O Brasil não tem a sua ação internacional, onde ela pode ser significativa, entravada pelos Estados Unidos ou a União Europeia. Pelo contrário, será um ator bem-vindo, tanto no ambiente como na estabilização da situação económica e política na América do Sul (a normalização das relações entre os Estados Unidos e a Venezuela é uma boa notícia para a diplomacia brasileira). Certamente que será saudada o relançamento do Mercosul e da Organização do Tratado de Cooperação Amazônica.
A presidência brasileira do G20, em 2024, poderá ser uma ocasião para dar um novo alento ao multilateralismo e fazer do combate à pobreza uma prioridade mundial.
A presidência brasileira do G20, em 2024, poderá ser uma ocasião para dar um novo alento ao multilateralismo e fazer do combate à pobreza uma prioridade mundial.

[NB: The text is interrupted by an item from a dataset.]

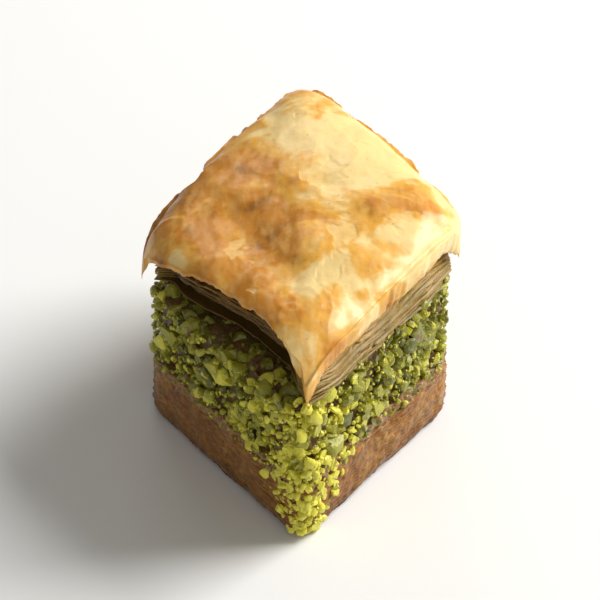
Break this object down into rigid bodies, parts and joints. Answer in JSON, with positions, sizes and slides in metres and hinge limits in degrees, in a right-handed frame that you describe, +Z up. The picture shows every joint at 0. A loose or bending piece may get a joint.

A coroar a presidência Lula, em 2026, quando Guterres for substituído por um latino-americano, porque não, enfim, uma Secretária-Geral, quem sabe uma brasileira.
É fundamental sublinhar que a consolidação da democracia no Brasil terá um efeito mundial, que, por si só, irá expandir a influência do país, que voltará a ser um exemplo a seguir – tanto mais que o sucesso do governo brasileiro depende da sua capacidade de demonstrar que é possível combater a pobreza e recusar os imperativos das políticas neoliberais.
Finalmente, o Brasil terá um papel decisivo, com repercussão mundial, no combate à extrema-direita e ao obscurantismo e na defesa dos direitos humanos. Por isso a vitória de Lula é saudada, como uma vitória do iluminismo contra a barbárie, por cientistas e homens de cultura do mundo inteiro.
O destino comum luso-brasileiro, para além da saudade, poderá então finalmente começar a cumprir-se .
A diplomacia cultural do Brasil acompanhará a da sua sociedade civil, cuja luta pela igualdade, contra o racismo, tem um enorme eco na Europa. Já em 2023 teremos em Portugal um bom exemplo disso mesmo com a entrega do prémio Camões de 2019 a Chico Buarque, que Bolsonaro tinha bloqueado.
O destino comum luso-brasileiro, para além da saudade, poderá então finalmente começar a cumprir-se.